_What this task involves_:
Locate and copy all lines bearing the word "that".

_Supplied data_:
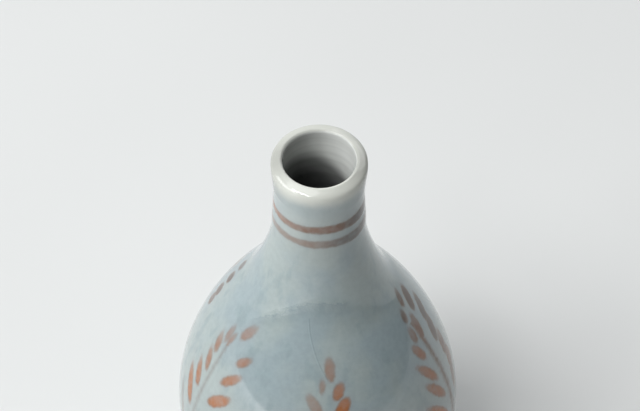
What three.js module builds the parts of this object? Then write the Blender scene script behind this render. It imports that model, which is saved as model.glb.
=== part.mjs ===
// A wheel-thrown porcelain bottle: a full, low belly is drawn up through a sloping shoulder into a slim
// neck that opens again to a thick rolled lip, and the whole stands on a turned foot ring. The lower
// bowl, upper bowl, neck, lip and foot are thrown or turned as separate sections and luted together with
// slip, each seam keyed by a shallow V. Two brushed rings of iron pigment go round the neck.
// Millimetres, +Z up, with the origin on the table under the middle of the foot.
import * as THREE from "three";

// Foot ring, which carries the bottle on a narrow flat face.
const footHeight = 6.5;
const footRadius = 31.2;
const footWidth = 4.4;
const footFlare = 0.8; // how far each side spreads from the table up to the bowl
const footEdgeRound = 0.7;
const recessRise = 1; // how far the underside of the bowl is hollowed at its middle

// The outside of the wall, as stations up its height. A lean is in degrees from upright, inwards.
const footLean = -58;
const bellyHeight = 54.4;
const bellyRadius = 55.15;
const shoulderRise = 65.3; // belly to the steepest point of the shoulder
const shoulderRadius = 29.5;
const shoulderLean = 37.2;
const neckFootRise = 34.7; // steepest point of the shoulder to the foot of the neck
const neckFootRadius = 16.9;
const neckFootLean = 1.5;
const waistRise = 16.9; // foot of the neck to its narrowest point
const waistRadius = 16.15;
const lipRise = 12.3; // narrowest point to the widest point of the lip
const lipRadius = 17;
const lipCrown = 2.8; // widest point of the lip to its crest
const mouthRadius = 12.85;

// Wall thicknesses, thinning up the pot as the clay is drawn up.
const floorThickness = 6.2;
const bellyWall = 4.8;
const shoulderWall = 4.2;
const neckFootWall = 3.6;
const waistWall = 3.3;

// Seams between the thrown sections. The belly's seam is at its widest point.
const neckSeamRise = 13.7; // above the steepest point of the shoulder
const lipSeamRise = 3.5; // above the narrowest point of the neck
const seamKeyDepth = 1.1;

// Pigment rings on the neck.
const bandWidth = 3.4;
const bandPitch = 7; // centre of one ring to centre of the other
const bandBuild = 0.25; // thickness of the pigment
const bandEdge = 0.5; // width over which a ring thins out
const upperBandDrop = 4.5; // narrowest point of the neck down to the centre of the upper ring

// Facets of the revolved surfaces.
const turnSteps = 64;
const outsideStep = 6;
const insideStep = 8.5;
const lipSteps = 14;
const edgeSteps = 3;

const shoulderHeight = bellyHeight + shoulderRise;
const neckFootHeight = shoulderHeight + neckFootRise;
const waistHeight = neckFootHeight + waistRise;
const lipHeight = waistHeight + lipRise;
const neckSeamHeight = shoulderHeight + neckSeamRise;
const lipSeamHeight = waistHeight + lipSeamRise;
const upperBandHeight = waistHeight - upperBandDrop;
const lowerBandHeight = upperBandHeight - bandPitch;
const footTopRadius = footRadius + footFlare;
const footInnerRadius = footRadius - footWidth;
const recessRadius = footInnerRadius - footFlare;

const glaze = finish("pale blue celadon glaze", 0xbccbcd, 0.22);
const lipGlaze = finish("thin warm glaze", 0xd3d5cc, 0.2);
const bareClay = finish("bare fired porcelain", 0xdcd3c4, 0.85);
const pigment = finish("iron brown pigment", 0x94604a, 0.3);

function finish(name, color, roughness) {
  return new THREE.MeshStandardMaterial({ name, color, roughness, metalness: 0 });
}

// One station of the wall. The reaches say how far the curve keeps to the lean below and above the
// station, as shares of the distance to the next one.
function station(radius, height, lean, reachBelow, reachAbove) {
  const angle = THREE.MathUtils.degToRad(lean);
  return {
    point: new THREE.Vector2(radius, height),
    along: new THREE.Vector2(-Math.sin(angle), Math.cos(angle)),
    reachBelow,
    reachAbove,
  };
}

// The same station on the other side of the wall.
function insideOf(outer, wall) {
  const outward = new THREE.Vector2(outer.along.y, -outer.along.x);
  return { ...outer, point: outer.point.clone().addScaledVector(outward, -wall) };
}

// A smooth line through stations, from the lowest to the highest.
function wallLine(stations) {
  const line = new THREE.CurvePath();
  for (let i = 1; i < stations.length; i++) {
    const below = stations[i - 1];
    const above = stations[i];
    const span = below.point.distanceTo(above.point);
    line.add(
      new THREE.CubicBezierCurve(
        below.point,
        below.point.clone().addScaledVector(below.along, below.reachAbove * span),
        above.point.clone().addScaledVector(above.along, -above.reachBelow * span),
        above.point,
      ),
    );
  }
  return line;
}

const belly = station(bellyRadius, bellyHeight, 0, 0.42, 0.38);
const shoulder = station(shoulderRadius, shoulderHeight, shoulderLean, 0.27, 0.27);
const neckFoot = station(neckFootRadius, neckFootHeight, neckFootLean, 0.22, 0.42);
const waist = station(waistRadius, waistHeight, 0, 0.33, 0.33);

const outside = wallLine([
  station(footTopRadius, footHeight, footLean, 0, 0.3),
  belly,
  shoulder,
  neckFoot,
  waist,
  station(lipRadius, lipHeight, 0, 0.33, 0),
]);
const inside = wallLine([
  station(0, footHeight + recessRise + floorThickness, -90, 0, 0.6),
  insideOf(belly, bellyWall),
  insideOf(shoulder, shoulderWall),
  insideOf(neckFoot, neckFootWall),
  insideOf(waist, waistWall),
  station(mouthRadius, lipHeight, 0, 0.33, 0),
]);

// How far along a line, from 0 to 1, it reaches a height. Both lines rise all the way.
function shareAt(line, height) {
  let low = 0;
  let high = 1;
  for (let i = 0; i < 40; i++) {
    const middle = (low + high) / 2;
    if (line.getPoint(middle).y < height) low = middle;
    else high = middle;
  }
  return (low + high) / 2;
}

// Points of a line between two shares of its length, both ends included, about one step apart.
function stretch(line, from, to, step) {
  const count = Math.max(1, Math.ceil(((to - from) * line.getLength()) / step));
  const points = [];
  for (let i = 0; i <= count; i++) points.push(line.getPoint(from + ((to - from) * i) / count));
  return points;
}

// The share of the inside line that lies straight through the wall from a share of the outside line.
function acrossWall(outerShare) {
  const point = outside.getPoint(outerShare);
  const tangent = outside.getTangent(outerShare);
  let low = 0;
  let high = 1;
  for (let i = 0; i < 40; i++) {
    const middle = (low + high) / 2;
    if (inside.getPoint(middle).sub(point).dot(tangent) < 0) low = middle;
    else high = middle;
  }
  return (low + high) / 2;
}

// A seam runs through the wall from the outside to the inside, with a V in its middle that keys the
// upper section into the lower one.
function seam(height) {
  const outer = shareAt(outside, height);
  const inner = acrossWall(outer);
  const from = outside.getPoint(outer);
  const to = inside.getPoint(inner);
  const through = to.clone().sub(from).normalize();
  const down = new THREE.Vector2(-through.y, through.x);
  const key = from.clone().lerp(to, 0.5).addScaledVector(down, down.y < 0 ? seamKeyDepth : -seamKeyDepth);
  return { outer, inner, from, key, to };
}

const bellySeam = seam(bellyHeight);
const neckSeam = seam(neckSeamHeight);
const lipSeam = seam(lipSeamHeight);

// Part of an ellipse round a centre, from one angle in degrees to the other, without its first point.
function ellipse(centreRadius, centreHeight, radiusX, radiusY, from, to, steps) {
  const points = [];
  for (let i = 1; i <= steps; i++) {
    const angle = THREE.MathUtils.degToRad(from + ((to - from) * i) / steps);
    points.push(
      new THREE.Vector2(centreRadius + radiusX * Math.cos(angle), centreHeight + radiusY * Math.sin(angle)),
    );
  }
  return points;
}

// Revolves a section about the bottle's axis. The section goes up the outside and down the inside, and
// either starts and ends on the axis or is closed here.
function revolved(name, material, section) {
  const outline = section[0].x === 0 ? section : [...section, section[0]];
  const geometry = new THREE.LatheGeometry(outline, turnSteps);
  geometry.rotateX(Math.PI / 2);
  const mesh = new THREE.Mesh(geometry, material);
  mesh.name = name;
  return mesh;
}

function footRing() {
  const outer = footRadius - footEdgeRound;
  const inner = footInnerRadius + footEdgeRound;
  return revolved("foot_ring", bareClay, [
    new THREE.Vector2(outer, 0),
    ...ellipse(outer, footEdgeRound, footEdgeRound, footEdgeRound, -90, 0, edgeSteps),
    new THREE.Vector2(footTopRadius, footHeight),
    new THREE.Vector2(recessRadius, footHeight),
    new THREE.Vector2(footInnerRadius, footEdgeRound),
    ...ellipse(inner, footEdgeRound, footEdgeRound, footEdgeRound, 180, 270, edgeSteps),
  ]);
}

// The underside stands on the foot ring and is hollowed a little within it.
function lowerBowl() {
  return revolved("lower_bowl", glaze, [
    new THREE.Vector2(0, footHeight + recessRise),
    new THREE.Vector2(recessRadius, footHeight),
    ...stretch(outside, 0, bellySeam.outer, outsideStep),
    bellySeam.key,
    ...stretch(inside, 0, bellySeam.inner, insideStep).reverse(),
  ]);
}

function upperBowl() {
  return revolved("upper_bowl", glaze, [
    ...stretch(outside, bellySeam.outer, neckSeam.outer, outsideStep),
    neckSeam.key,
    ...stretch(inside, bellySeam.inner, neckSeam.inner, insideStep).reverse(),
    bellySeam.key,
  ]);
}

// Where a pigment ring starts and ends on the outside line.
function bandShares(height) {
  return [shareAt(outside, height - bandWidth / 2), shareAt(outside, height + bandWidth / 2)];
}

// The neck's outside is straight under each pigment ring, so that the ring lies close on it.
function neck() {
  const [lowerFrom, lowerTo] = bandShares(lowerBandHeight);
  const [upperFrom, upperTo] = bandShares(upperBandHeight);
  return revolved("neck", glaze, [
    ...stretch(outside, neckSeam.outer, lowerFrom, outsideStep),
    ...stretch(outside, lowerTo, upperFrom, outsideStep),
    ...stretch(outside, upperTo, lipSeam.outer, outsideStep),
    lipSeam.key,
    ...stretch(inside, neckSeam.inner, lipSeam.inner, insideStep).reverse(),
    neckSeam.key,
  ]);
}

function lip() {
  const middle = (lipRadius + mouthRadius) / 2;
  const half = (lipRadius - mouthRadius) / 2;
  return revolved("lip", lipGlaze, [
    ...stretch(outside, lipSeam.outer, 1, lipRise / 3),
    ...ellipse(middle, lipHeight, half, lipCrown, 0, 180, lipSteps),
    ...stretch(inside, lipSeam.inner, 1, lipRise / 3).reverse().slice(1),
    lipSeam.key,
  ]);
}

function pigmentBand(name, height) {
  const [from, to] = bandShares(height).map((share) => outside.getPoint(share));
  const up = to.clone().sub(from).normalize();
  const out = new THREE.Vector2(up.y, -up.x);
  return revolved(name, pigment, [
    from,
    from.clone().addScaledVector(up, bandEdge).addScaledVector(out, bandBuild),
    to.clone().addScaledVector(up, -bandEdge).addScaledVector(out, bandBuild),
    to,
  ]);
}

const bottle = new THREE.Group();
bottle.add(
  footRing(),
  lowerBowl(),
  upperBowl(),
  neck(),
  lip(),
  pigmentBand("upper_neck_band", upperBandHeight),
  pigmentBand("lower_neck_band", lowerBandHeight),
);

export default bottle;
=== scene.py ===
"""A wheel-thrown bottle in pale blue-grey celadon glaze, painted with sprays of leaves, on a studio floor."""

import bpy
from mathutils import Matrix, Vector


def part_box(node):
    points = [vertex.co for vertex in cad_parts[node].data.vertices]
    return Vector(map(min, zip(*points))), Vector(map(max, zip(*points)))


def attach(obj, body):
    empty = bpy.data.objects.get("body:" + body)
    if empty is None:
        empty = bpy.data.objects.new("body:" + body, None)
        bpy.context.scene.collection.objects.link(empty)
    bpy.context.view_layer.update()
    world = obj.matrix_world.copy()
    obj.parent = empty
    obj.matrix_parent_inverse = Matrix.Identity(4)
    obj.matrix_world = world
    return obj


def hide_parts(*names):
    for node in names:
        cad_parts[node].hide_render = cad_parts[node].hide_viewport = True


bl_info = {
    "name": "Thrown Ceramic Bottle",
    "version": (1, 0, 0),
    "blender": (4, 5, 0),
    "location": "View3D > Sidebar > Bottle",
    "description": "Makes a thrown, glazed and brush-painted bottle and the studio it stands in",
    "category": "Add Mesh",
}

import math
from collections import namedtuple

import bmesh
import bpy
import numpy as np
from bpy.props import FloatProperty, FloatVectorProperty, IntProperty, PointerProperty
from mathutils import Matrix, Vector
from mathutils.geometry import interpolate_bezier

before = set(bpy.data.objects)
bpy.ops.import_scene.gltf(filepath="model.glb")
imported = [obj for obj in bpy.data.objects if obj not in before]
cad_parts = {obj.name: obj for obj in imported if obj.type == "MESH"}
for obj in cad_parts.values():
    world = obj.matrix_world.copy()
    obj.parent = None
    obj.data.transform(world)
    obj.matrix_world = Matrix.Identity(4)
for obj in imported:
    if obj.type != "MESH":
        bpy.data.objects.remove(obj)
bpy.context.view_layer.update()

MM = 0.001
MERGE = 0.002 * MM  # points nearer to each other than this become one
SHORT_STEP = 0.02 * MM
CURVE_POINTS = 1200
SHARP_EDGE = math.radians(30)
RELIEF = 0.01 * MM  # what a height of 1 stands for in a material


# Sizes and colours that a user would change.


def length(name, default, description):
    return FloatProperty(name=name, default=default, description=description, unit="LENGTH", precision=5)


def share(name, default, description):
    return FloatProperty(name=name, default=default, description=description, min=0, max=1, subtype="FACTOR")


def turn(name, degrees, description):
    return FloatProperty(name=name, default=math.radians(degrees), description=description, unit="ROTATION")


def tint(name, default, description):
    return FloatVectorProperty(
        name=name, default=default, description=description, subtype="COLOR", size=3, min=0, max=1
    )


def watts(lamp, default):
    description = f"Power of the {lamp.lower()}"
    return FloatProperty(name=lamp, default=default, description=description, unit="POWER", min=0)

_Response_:
What three.js module builds the parts of this object? Then write the Blender scene script behind this render. It imports that model, which is saved as model.glb.
// neck that opens again to a thick rolled lip, and the whole stands on a turned foot ring. The lower
// The share of the inside line that lies straight through the wall from a share of the outside line.
// A seam runs through the wall from the outside to the inside, with a V in its middle that keys the
// The neck's outside is straight under each pigment ring, so that the ring lies close on it.
# Sizes and colours that a user would change.